--- start of Supplied information ---

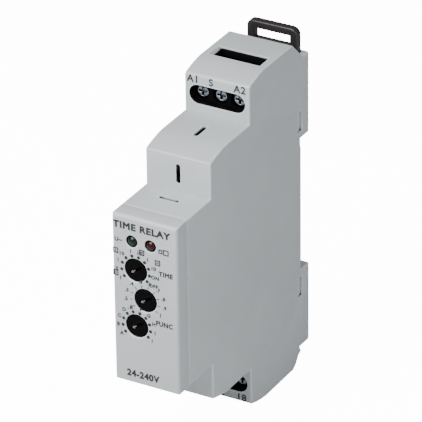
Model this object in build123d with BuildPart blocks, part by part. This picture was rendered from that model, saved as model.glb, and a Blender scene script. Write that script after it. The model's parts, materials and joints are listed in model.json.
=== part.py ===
from build123d import *
import os
from math import atan, degrees

os.makedirs("parts", exist_ok=True)

# Timing relay, one 17.5 mm module wide, for 35 mm top-hat rail.
# X runs across the width, Y from the front face back to the wall, Z up.
# The origin is on the rail seat, at mid width and at the rail's centre height.

# ---------------------------------------------------------------- envelope
width = 17.5
height = 90.0  # over the terminal tiers
step_height = 67.0  # over the middle step
nose_height = 45.0
seat_depth = 61.0  # rail seat to nose face
nose_depth = 16.3  # nose face to the middle step's face
step_depth = 18.9  # middle step's face to the terminal tier's face
rear_depth = 4.0  # rail blocks behind the seat
cap_depth = 5.0  # front cap, nose face to seam

# ---------------------------------------------------------------- walls and slopes
wall = 1.3  # rim, front, top and rear
side_wall = 1.2  # right wall and side cover
rim = 0.6  # rim left beside the side cover
seam_gap = 0.06  # side cover to rim
lid_gap = 0.1  # front cap's tongue to the nose walls
step_slope = 7.4
step_rise = 1.6
tier_slope = 7.2
tier_rise = 1.6
slope_bulge = 0.22
rear_chamfer = 5.2
edge_round = 0.35
cap_round = 0.9

# ---------------------------------------------------------------- rail
rail_width = 35.0
rail_play = 0.75
rail_flange = 1.0
hook_gap = 0.25
hook_grip = 0.9
hook_width = 12.0
hook_lead_in = 0.9
core_wall = 1.3  # walls round the lower rail block's cores
core_rib = 1.2  # rib between the two cores
relief_height = 2.25  # groove beside each rail block
relief_depth = 0.3
foot_height = 21.8  # lower rail block
foot_notch = 1.5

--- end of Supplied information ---

:: Set exercise ::
Reproduce the listing above word for word.

:: Worked solution ::
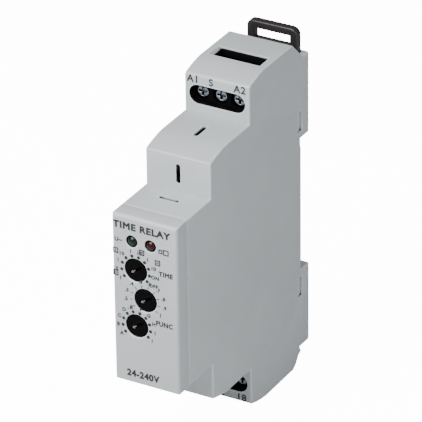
Model this object in build123d with BuildPart blocks, part by part. This picture was rendered from that model, saved as model.glb, and a Blender scene script. Write that script after it. The model's parts, materials and joints are listed in model.json.
=== part.py ===
from build123d import *
import os
from math import atan, degrees

os.makedirs("parts", exist_ok=True)

# Timing relay, one 17.5 mm module wide, for 35 mm top-hat rail.
# X runs across the width, Y from the front face back to the wall, Z up.
# The origin is on the rail seat, at mid width and at the rail's centre height.

# ---------------------------------------------------------------- envelope
width = 17.5
height = 90.0  # over the terminal tiers
step_height = 67.0  # over the middle step
nose_height = 45.0
seat_depth = 61.0  # rail seat to nose face
nose_depth = 16.3  # nose face to the middle step's face
step_depth = 18.9  # middle step's face to the terminal tier's face
rear_depth = 4.0  # rail blocks behind the seat
cap_depth = 5.0  # front cap, nose face to seam

# ---------------------------------------------------------------- walls and slopes
wall = 1.3  # rim, front, top and rear
side_wall = 1.2  # right wall and side cover
rim = 0.6  # rim left beside the side cover
seam_gap = 0.06  # side cover to rim
lid_gap = 0.1  # front cap's tongue to the nose walls
step_slope = 7.4
step_rise = 1.6
tier_slope = 7.2
tier_rise = 1.6
slope_bulge = 0.22
rear_chamfer = 5.2
edge_round = 0.35
cap_round = 0.9

# ---------------------------------------------------------------- rail
rail_width = 35.0
rail_play = 0.75
rail_flange = 1.0
hook_gap = 0.25
hook_grip = 0.9
hook_width = 12.0
hook_lead_in = 0.9
core_wall = 1.3  # walls round the lower rail block's cores
core_rib = 1.2  # rib between the two cores
relief_height = 2.25  # groove beside each rail block
relief_depth = 0.3
foot_height = 21.8  # lower rail block
foot_notch = 1.5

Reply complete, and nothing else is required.